> **OBJECTIVE**: Find the line containing "Continue the Blender" and copy it exactly, along with every line after it up to and including the line containing "end = unit(end". Copy nothing else.

> **LISTED ENTRIES**:
********************
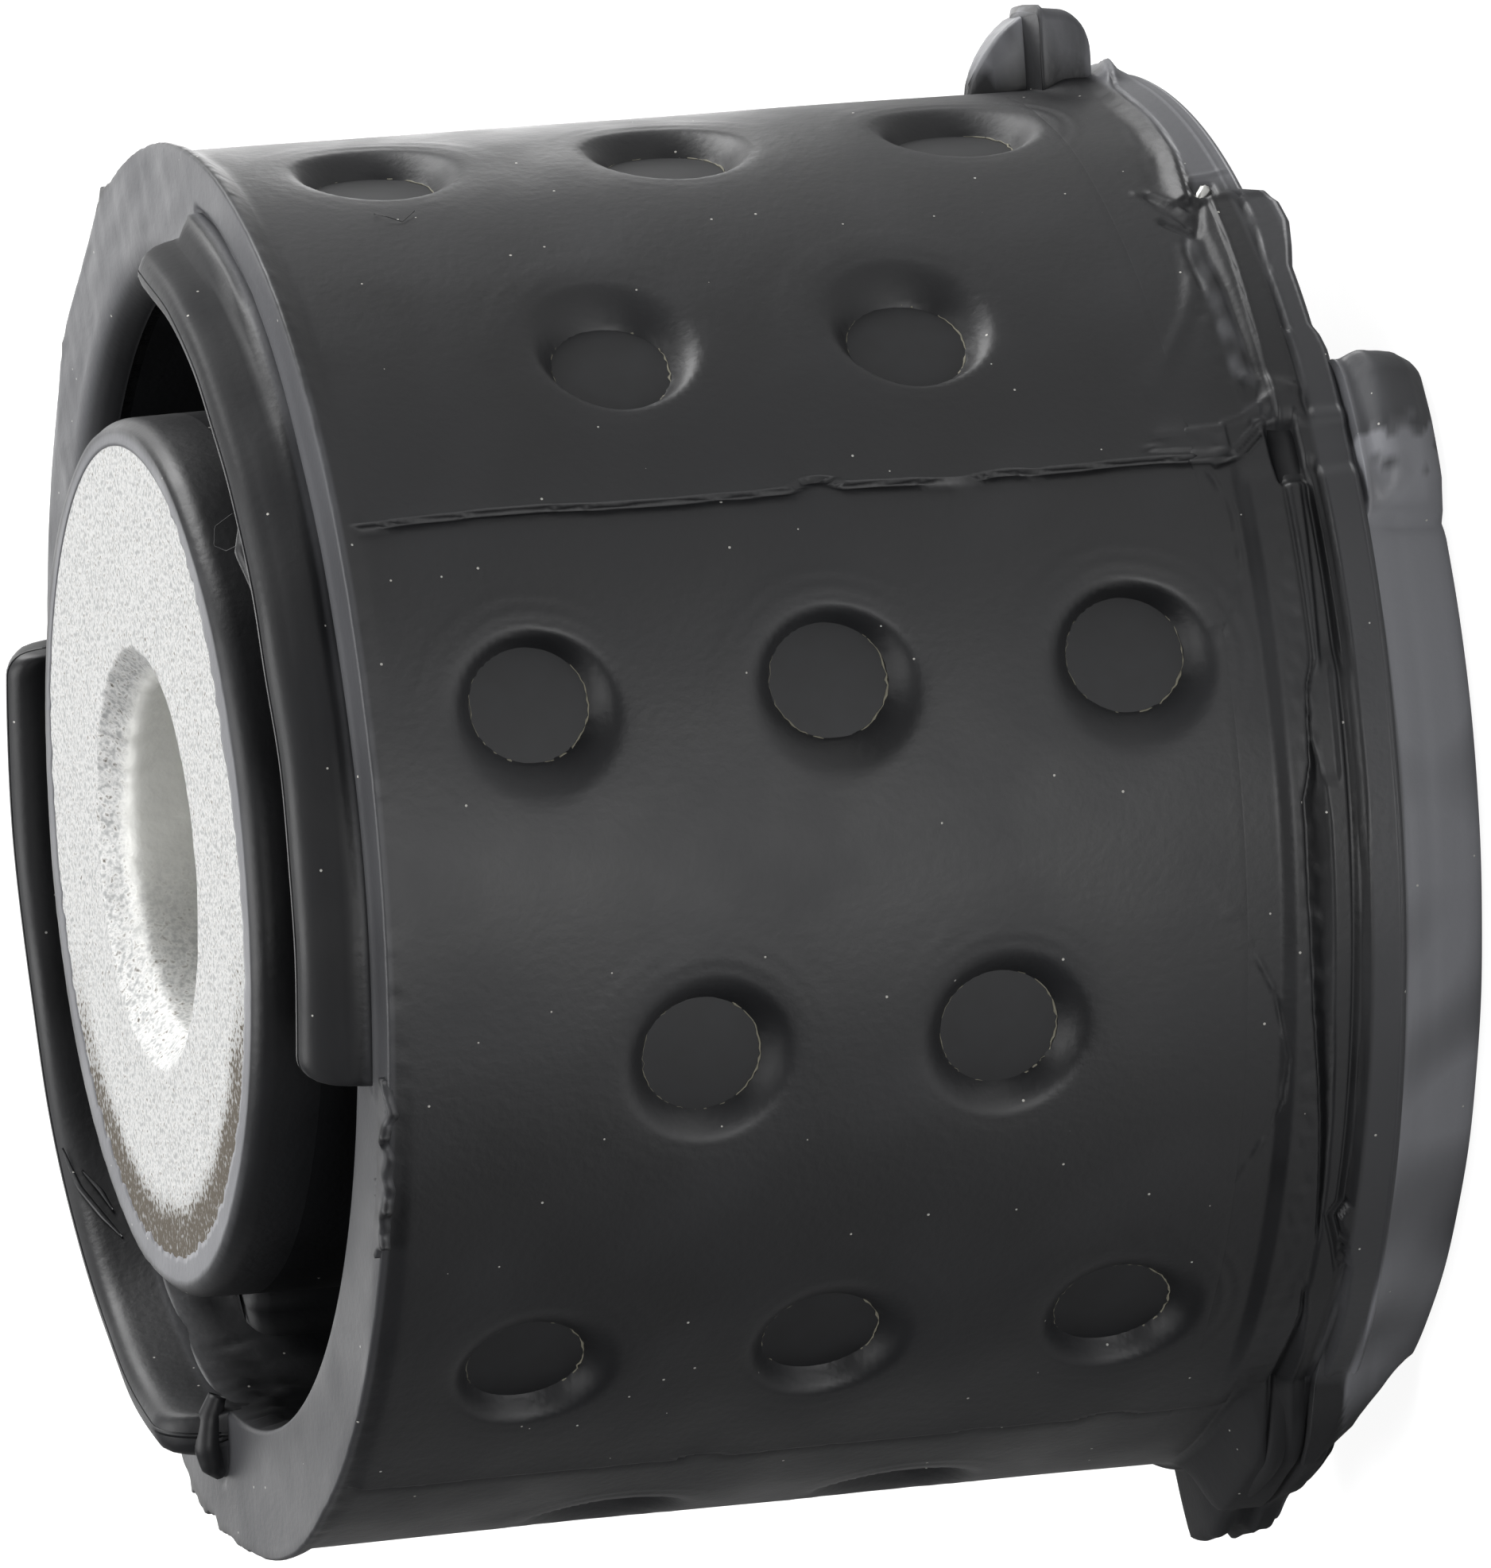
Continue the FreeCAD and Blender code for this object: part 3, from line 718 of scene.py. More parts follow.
********************
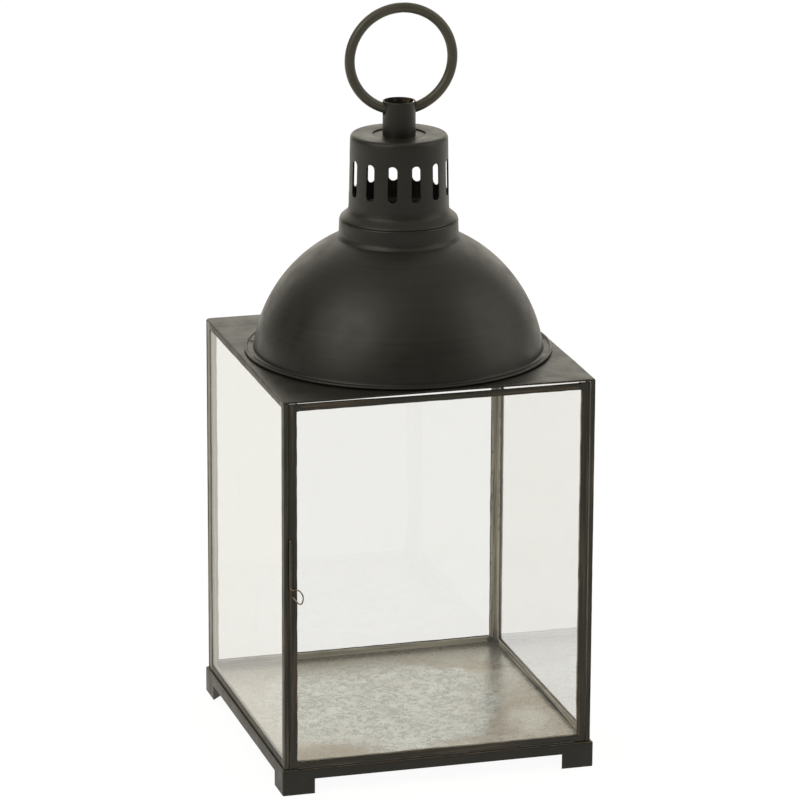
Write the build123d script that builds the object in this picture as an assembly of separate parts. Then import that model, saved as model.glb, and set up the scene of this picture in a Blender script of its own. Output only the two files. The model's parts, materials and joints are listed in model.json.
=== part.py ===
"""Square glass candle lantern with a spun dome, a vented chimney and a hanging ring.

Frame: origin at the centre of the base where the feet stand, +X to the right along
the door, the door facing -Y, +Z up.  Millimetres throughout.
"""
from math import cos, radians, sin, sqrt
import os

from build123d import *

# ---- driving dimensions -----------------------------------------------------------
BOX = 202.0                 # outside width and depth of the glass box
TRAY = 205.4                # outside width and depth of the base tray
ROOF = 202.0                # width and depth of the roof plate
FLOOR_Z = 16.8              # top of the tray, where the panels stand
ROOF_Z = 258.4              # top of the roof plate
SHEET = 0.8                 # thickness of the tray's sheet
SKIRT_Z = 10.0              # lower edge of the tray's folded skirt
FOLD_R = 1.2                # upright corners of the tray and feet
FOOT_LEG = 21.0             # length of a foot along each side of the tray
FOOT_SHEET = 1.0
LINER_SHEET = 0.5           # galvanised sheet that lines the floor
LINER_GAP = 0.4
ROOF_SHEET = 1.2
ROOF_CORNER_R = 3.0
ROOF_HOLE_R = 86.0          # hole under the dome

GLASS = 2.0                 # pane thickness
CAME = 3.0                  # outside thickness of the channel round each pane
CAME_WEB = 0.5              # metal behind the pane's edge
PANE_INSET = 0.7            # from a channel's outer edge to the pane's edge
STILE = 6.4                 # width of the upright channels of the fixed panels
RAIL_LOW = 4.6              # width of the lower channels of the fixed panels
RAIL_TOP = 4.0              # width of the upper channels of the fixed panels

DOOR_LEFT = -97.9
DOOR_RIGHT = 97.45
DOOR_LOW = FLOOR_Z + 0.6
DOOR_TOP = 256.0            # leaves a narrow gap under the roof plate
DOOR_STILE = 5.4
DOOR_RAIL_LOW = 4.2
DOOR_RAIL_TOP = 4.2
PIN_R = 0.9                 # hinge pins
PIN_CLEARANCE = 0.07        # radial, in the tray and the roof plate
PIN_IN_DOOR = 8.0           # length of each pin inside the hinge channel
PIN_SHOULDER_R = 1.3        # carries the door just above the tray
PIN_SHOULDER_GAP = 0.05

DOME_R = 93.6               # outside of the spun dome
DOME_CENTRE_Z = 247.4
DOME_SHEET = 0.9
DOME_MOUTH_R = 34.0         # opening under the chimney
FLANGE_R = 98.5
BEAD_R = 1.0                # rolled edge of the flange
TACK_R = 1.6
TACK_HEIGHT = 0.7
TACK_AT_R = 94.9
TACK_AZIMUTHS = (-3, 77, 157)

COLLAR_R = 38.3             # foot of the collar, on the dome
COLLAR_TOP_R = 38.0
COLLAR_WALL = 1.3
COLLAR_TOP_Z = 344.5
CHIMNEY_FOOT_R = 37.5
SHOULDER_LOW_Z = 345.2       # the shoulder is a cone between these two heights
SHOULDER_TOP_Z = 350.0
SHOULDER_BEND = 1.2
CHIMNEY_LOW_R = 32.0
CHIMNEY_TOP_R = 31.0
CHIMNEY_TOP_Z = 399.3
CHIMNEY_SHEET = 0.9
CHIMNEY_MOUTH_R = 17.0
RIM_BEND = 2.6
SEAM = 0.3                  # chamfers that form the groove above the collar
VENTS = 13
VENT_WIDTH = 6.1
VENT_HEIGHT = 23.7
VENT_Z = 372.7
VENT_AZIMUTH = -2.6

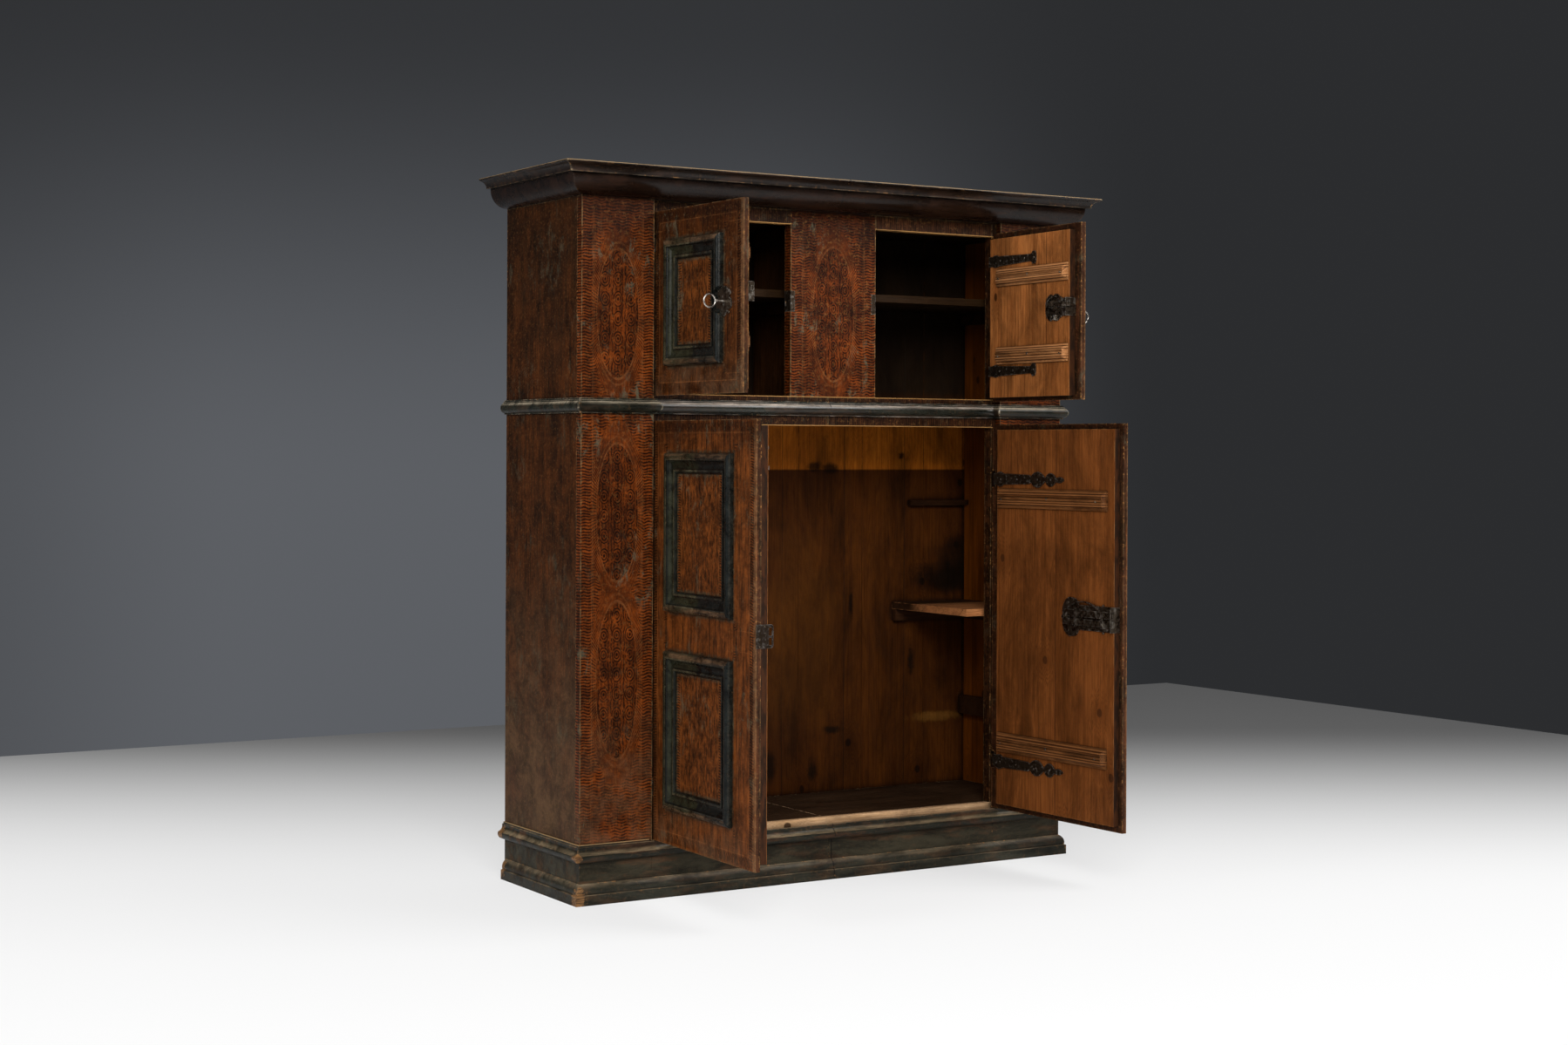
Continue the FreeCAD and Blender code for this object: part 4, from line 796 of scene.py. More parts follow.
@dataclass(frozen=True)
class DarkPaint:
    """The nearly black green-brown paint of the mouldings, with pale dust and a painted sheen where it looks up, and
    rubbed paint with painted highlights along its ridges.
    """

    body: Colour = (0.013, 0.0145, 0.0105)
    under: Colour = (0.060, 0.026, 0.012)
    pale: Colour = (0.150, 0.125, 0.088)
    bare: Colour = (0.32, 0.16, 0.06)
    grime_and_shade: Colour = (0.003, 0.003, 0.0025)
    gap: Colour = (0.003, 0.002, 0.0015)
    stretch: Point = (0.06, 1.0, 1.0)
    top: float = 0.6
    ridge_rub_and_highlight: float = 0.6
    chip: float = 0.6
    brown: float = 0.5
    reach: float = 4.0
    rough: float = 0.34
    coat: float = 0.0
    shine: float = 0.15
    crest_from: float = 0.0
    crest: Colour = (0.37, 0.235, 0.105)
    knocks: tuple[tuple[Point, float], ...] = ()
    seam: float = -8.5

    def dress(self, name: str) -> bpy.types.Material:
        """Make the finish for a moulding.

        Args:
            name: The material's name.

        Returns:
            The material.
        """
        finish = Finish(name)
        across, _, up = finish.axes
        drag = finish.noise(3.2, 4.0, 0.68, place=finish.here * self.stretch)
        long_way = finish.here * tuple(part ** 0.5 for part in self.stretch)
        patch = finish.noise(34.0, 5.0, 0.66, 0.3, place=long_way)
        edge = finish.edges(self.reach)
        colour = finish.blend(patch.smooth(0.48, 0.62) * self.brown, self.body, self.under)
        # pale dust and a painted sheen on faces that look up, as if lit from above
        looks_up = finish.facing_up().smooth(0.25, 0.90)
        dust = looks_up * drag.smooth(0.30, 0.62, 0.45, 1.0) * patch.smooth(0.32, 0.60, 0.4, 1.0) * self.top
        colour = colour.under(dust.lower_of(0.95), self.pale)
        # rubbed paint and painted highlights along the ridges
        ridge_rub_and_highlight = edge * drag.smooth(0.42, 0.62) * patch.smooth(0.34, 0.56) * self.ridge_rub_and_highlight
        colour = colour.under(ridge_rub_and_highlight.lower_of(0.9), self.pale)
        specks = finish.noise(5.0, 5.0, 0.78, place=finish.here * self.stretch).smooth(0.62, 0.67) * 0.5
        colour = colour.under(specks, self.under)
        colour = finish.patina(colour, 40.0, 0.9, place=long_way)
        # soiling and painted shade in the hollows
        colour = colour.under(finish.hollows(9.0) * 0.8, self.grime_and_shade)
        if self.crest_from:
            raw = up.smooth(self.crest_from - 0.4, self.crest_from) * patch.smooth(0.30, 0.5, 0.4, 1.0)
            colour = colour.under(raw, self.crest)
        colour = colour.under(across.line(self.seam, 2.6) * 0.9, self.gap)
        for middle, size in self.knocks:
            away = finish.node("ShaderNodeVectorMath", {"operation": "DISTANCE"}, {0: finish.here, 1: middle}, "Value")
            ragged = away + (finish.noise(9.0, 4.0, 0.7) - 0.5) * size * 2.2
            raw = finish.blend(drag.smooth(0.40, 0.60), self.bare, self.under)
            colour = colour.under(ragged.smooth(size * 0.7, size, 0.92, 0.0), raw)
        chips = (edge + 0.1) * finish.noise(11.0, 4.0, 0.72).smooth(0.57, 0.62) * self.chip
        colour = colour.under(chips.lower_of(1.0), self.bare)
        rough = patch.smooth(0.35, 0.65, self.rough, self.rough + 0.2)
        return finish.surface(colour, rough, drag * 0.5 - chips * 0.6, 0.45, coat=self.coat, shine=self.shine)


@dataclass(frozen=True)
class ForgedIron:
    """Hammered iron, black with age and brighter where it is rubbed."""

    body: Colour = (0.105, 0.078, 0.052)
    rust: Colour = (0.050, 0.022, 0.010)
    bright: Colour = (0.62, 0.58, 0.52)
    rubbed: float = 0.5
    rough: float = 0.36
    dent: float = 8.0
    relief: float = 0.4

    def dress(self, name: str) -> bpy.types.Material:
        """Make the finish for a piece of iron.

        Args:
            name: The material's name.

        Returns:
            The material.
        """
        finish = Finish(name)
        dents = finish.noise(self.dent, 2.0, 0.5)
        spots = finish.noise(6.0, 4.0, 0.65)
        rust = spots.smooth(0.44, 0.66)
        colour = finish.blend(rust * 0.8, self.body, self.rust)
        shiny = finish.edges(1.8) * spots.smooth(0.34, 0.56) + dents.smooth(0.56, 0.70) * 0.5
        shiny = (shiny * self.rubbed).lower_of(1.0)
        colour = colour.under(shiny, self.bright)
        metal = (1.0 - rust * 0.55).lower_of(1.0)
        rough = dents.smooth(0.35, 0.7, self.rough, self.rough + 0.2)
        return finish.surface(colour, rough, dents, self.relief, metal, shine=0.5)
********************
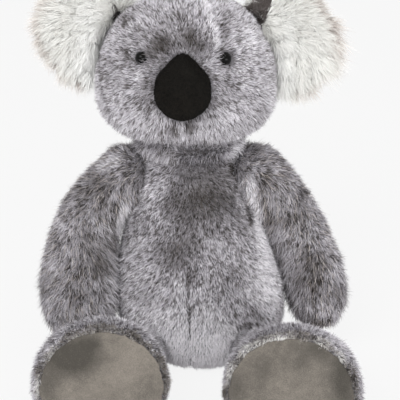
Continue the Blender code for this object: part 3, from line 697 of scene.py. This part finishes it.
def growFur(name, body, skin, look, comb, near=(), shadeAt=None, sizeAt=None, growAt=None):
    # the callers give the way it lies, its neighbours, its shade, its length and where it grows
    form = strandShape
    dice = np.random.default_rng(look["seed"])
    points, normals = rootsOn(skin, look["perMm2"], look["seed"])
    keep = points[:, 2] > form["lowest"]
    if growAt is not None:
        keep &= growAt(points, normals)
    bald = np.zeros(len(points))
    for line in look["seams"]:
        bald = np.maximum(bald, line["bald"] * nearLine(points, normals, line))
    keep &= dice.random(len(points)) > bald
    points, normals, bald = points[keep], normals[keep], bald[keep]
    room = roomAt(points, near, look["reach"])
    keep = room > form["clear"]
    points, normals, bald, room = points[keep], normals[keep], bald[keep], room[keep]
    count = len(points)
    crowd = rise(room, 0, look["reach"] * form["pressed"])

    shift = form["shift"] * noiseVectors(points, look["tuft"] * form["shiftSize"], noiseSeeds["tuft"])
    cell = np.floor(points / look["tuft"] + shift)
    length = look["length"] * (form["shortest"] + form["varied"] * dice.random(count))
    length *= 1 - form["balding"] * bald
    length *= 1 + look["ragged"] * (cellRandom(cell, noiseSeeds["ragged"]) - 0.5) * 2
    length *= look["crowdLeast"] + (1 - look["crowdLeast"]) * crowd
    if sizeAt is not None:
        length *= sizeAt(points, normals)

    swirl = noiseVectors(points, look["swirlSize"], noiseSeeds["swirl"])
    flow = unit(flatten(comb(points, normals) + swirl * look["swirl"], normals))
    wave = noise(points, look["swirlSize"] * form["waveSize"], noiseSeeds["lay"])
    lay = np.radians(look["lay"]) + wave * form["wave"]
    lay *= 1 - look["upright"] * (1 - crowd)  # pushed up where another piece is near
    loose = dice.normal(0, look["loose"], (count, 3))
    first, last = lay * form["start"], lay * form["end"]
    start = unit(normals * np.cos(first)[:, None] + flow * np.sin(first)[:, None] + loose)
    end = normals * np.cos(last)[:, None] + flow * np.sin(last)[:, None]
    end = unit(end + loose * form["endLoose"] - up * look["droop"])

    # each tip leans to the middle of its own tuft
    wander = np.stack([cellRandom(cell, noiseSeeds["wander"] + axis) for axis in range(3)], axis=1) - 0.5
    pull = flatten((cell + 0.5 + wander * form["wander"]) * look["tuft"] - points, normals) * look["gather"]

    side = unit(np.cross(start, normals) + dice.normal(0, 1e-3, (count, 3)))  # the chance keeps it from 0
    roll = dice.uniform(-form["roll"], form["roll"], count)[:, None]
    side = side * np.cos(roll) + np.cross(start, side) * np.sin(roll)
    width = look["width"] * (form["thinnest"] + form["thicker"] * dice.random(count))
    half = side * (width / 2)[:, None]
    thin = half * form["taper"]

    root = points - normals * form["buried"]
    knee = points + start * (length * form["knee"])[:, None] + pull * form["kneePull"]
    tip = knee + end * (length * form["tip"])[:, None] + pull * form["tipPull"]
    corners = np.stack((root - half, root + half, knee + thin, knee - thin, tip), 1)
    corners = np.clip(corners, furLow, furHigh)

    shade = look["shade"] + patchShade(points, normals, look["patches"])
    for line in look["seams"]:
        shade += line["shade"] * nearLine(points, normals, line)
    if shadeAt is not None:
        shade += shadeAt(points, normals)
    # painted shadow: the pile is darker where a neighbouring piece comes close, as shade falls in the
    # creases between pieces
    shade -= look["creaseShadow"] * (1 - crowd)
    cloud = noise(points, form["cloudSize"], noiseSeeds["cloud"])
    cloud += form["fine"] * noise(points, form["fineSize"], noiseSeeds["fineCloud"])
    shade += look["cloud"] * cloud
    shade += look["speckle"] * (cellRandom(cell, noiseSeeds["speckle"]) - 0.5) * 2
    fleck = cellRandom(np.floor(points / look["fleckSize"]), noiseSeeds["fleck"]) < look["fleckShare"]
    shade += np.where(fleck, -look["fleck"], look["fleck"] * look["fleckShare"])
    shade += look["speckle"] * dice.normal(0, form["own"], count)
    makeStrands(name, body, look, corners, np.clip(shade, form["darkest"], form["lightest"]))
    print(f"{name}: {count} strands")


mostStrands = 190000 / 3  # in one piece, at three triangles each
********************
> **RESULT**:
Continue the Blender code for this object: part 3, from line 697 of scene.py. This part finishes it.
def growFur(name, body, skin, look, comb, near=(), shadeAt=None, sizeAt=None, growAt=None):
    # the callers give the way it lies, its neighbours, its shade, its length and where it grows
    form = strandShape
    dice = np.random.default_rng(look["seed"])
    points, normals = rootsOn(skin, look["perMm2"], look["seed"])
    keep = points[:, 2] > form["lowest"]
    if growAt is not None:
        keep &= growAt(points, normals)
    bald = np.zeros(len(points))
    for line in look["seams"]:
        bald = np.maximum(bald, line["bald"] * nearLine(points, normals, line))
    keep &= dice.random(len(points)) > bald
    points, normals, bald = points[keep], normals[keep], bald[keep]
    room = roomAt(points, near, look["reach"])
    keep = room > form["clear"]
    points, normals, bald, room = points[keep], normals[keep], bald[keep], room[keep]
    count = len(points)
    crowd = rise(room, 0, look["reach"] * form["pressed"])

    shift = form["shift"] * noiseVectors(points, look["tuft"] * form["shiftSize"], noiseSeeds["tuft"])
    cell = np.floor(points / look["tuft"] + shift)
    length = look["length"] * (form["shortest"] + form["varied"] * dice.random(count))
    length *= 1 - form["balding"] * bald
    length *= 1 + look["ragged"] * (cellRandom(cell, noiseSeeds["ragged"]) - 0.5) * 2
    length *= look["crowdLeast"] + (1 - look["crowdLeast"]) * crowd
    if sizeAt is not None:
        length *= sizeAt(points, normals)

    swirl = noiseVectors(points, look["swirlSize"], noiseSeeds["swirl"])
    flow = unit(flatten(comb(points, normals) + swirl * look["swirl"], normals))
    wave = noise(points, look["swirlSize"] * form["waveSize"], noiseSeeds["lay"])
    lay = np.radians(look["lay"]) + wave * form["wave"]
    lay *= 1 - look["upright"] * (1 - crowd)  # pushed up where another piece is near
    loose = dice.normal(0, look["loose"], (count, 3))
    first, last = lay * form["start"], lay * form["end"]
    start = unit(normals * np.cos(first)[:, None] + flow * np.sin(first)[:, None] + loose)
    end = normals * np.cos(last)[:, None] + flow * np.sin(last)[:, None]
    end = unit(end + loose * form["endLoose"] - up * look["droop"])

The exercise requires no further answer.